Provo schifo per i maglioni della Benetton e per tutta la roba con quel marchio. Uno schifo antico che risale ai tempi in cui una tragica scena di morte per Aids diventò la scusa per vendere maglioni.
E gesùcristi, madonne, suore, poveri e anoressiche, mercificati dalla speculazione Benetton. Il bacio in bocca del Papa con l'imam, srotolato davanti a San Pietro, è solo l'ultima schifosa provocazione pubblicitaria di questo marchio (d'infamia). Per non dire del retrobottega della multinazionale: dove produce, come, con chi e come si allarga. Meglio non parlarne, dicono, si fa loro pubblicità, è quel che vogliono.

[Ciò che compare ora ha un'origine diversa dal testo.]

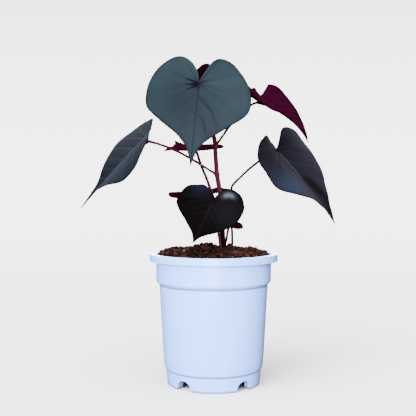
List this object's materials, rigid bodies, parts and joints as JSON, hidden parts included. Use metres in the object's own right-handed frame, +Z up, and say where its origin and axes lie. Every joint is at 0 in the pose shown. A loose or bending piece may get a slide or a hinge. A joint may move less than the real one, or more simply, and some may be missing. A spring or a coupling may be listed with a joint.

Ma il disprezzo etico e merceologico supera ogni calcolo. Non invito al boicottaggio, non credo a queste militanze, esprimo solo un'avversione a pelle per tutti i suoi prodotti, che spero largamente condivisa. Dopo queste campagne, il ribrezzo che suscita il loro marchio è naturale, spontaneo. Sento che quei maglioni puzzano di sciacallo, non sono lana di pecore tosate ma peli di iene e piume di avvoltoi.
Li trovo perciò repellenti, urticanti sul corpo, ripugnanti per l'anima. Qual è la ragione di tanto disprezzo? L'uso del dolore, della morte, della malattia, della fede, della speranza e della disperazione per vendere un volgarissimo maglione. L'umanità diventa strumentale alla merce. Ci sono nel commercio tanti abusi in questo senso; ma Benetton li rende espliciti e brutali anche se li traveste di messaggi ideologici finto-amorevoli. Questa è barbarie in pieno centro. Che se li porti il diavolo, pubblicitari inclusi.